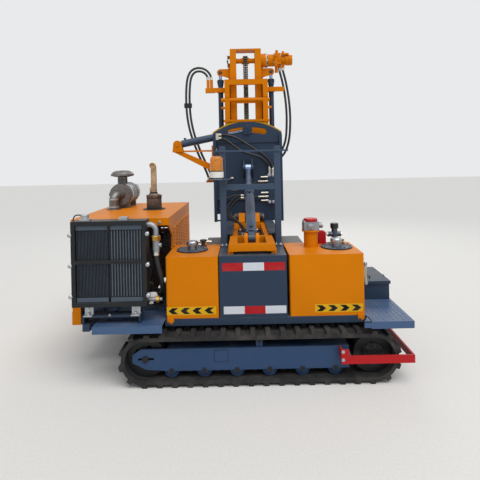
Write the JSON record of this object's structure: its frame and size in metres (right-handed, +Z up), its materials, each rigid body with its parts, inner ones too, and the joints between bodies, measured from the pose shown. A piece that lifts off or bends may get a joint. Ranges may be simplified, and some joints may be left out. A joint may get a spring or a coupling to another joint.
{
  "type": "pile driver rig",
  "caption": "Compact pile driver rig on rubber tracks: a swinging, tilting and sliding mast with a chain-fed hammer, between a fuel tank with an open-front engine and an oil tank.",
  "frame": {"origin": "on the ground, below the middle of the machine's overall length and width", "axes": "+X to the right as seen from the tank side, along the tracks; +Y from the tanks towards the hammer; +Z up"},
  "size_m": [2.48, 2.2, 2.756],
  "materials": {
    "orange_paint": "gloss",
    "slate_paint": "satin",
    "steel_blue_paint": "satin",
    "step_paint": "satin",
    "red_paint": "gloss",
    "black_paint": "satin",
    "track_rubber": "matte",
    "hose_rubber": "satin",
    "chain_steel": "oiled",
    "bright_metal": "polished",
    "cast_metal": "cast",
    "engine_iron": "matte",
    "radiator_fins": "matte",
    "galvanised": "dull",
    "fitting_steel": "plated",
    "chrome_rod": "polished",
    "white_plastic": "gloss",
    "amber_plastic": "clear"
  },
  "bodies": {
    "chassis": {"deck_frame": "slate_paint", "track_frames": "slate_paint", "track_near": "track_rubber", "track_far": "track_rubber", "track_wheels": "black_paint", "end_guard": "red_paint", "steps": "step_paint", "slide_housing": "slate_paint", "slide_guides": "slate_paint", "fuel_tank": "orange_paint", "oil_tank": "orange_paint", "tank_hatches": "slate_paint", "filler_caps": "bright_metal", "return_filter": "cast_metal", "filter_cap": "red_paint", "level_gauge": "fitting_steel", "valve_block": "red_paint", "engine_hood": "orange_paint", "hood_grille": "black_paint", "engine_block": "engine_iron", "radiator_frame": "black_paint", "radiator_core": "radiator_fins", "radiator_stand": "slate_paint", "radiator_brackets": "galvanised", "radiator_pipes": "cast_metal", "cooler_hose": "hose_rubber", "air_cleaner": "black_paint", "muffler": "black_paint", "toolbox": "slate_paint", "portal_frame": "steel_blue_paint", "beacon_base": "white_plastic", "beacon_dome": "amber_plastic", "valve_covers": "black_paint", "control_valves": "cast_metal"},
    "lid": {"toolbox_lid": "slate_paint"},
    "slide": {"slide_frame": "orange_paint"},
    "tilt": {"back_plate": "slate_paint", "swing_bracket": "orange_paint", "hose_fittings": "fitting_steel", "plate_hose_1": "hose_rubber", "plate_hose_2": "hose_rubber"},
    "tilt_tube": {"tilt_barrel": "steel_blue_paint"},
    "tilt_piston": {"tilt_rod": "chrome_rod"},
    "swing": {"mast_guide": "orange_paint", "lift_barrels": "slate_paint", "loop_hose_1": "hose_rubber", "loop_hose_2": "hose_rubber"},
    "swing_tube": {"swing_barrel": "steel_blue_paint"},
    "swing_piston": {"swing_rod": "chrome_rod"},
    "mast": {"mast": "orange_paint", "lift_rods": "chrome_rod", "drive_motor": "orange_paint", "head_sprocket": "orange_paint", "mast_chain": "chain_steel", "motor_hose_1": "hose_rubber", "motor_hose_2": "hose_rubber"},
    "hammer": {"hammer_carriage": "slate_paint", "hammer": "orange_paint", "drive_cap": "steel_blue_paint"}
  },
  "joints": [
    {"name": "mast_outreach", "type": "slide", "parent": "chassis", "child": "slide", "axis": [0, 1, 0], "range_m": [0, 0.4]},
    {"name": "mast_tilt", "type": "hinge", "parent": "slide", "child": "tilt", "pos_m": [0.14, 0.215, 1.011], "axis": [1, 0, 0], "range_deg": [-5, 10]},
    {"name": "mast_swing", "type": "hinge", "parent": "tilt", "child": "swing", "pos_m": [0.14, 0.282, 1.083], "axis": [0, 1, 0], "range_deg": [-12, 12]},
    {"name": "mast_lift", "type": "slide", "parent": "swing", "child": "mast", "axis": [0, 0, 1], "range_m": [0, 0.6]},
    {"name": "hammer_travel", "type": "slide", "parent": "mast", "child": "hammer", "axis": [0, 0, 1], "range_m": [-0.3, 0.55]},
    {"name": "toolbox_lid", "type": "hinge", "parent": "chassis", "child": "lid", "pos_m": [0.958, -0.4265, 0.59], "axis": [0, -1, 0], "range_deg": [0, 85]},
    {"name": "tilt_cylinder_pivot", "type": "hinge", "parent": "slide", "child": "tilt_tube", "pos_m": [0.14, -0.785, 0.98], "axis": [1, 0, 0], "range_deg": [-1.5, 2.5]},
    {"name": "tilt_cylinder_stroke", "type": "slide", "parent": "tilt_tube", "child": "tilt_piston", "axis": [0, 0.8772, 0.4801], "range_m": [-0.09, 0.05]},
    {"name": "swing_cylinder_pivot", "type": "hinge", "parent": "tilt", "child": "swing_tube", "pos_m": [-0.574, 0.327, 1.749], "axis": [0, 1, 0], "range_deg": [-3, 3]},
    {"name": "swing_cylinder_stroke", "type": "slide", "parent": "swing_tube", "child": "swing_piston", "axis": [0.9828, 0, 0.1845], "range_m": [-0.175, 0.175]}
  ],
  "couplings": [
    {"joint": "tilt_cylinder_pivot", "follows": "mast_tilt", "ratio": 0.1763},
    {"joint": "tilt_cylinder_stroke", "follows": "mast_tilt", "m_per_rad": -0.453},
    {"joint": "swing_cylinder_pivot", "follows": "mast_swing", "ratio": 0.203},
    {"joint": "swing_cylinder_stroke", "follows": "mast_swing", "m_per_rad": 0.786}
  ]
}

> Task statement
Each line in the listing above that contains "joints" should be copied.

> Complete answer
Write the JSON record of this object's structure: its frame and size in metres (right-handed, +Z up), its materials, each rigid body with its parts, inner ones too, and the joints between bodies, measured from the pose shown. A piece that lifts off or bends may get a joint. Ranges may be simplified, and some joints may be left out. A joint may get a spring or a coupling to another joint.
  "joints": [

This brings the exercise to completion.